Traditional publishers' deep-seated ambivalence toward marketing had a practical as well as an ethical dimension: creating a demand for books was pointless without sufficient means of getting copies into buyers' hands. Distribution woes were often acute in the nineteenth century; only a tiny portion of U.S. counties had even a single bookstore. Many Americans, especially those living in rural areas beyond the East Coast, did not even know such stores existed. Furthermore, then as now, the number of trade titles published each year far exceeded the space available to display and stock them in any retail store. Competing for precious shelf space, publishers sent agents known as travelers to visit far-flung shops and pitch the season's new titles to store owners. Travelers were thus crucial to both marketing and distribution; the integrity or persuasiveness of their pitches usually made a huge difference for most mainstream titles' prospects.

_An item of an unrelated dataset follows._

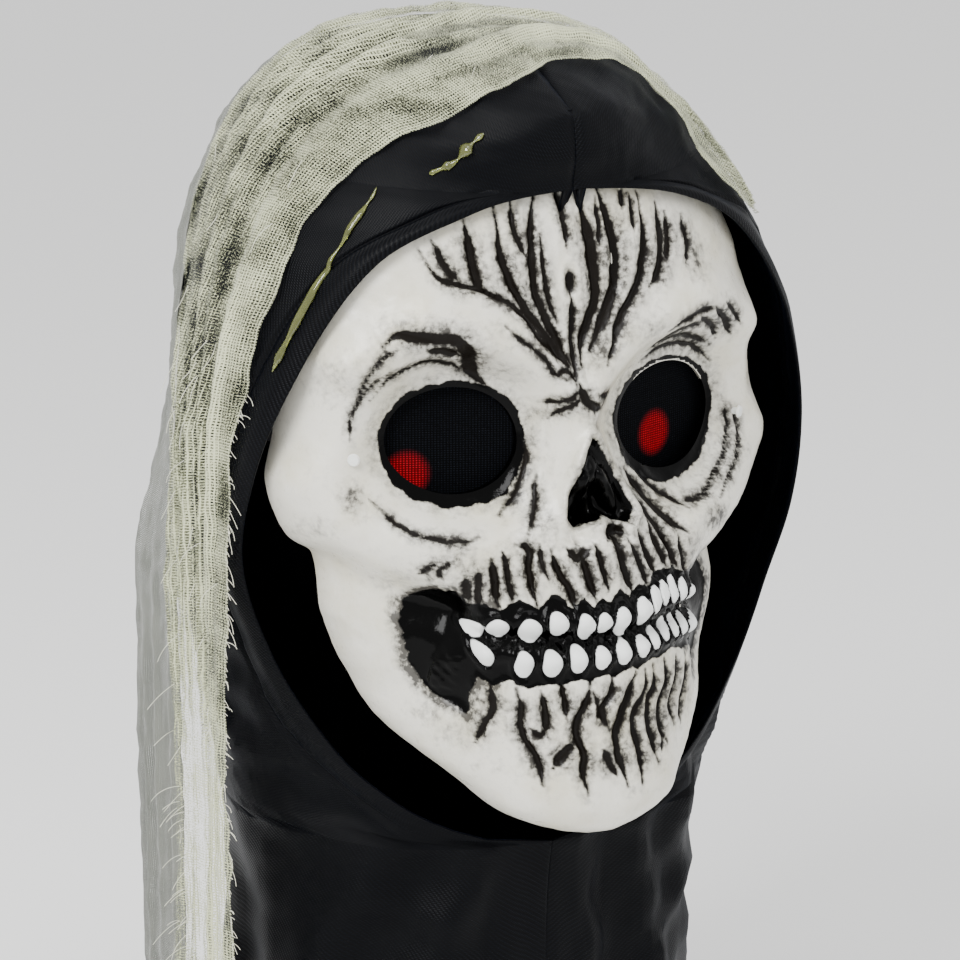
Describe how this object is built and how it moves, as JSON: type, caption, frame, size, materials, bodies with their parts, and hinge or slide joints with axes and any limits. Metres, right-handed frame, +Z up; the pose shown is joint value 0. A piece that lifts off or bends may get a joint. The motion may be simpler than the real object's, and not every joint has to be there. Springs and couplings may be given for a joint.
{
  "type": "hooded skull face mask",
  "caption": "Hooded adult skull face mask: moulded face, see-through light-up eyes, elastic strap, battery case, satin hood and draped gauze.",
  "frame": {"origin": "centre of the wearer's head at eye height, on the mask's middle plane", "axes": "+Z up; the face looks along -Y; +X is the wearer's left"},
  "size_m": [0.2564, 0.2525, 0.4905],
  "materials": {
    "bone_vinyl": "gloss, dark wash in the recesses",
    "eye_knit": "open knit",
    "white_nylon": "satin",
    "black_plastic": "matte",
    "elastic": "woven elastic",
    "led_epoxy": "clear red",
    "lead_pvc": "satin",
    "case_abs": "fine texture",
    "board": "solder mask",
    "button_plastic": "satin",
    "nickel": "bright",
    "black_satin": "satin sheen",
    "gauze": "open cotton weave",
    "grey_gauze": "fine open weave",
    "hot_glue": "translucent gloss",
    "label": "woven"
  },
  "bodies": {
    "mask": {"battery_case": "case_abs", "cell_contact_1": "nickel", "cell_contact_2": "nickel", "circuit_board": "board", "coin_cell_1": "nickel", "coin_cell_2": "nickel", "elastic_strap": "elastic", "eye_mesh_left": "eye_knit", "eye_mesh_right": "eye_knit", "face_hem_left": "black_satin", "face_hem_right": "black_satin", "gauze_drape": "gauze", "gauze_veil": "grey_gauze", "glue_bead_side": "hot_glue", "glue_bead_top": "hot_glue", "hood_panel_left": "black_satin", "hood_panel_right": "black_satin", "led_lead_left": "lead_pvc", "led_lead_right": "lead_pvc", "led_left": "led_epoxy", "led_right": "led_epoxy", "led_sleeve_left": "black_plastic", "led_sleeve_right": "black_plastic", "led_stay_left": "black_plastic", "led_stay_right": "black_plastic", "sewn_label": "label", "skull_shell": "bone_vinyl", "strap_pin_left": "white_nylon", "strap_pin_right": "white_nylon", "strap_washer_left": "black_plastic", "strap_washer_right": "black_plastic", "tact_switch": "black_plastic"},
    "button": {"power_button": "button_plastic"},
    "cover": {"battery_cover": "case_abs", "cell_bridge": "nickel"},
    "screw": {"cover_screw": "nickel"}
  },
  "joints": [
    {"name": "button_press", "type": "slide", "parent": "mask", "child": "button", "axis": [1, 0, 0], "range_m": [0, 0.0012], "stiffness_N_per_m": 900},
    {"name": "cover_lift", "type": "slide", "parent": "mask", "child": "cover", "axis": [0, 0.9063, -0.4226], "range_m": [0, 0.03]},
    {"name": "screw_turn", "type": "hinge", "parent": "cover", "child": "screw", "pos_m": [0.0041, -0.0843, 0.10337], "axis": [0, 0.9063, -0.4226], "continuous": true}
  ]
}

Given this paucity of bookstores, publishers sought other means of reaching buyers. By far the most successful was an old but effective method, direct sales through agents traveling from door to door. Some 90 percent of all books purchased before World War I were bought in this way. Armies of agents canvassed urban neighborhoods and the rural countryside, as many as twenty thousand of them in 1894 in Chicago alone by one estimate. Popular publishers particularly relied on direct sales through agents, since so many of their potential customers otherwise seldom if ever bought books. Canvassing agent sales thus expanded the markets for books and reading dramatically by helping many ordinary people develop new habits of, or at least attitudes toward, owning books.

The closing decades of the nineteenth century were the heyday of subscription publishing or selling titles by taking orders for copies, often before they were printed. This method diminished publishers' financial risks, assuring them of the sales they needed before proceeding with particularly expensive ventures. For example, nearly a million copies of William Cullen Bryant's Picturesque America (1874) were sold in this way; the handsome parlor book filled with engravings was typical of one of the mainstays of subscription book sales—beautifully, even extravagantly produced volumes meant for display more than for reading.

Subscription selling, however, channeled much of the new appetite for books toward a narrow variety and relatively small number of available titles, which usually received intense marketing efforts followed by huge sales. In addition to lavish editions like Picturesque America usually purchased to impress visitors with one's gentility, subscription sellers had particular success with books about the recent Civil War, which appealed to people's still-stirred patriotism. Some contemporary fiction sold well in this way as well, as Mark Twain's great success demonstrated; nearly all of his novels were sold though door-to-door subscription sales.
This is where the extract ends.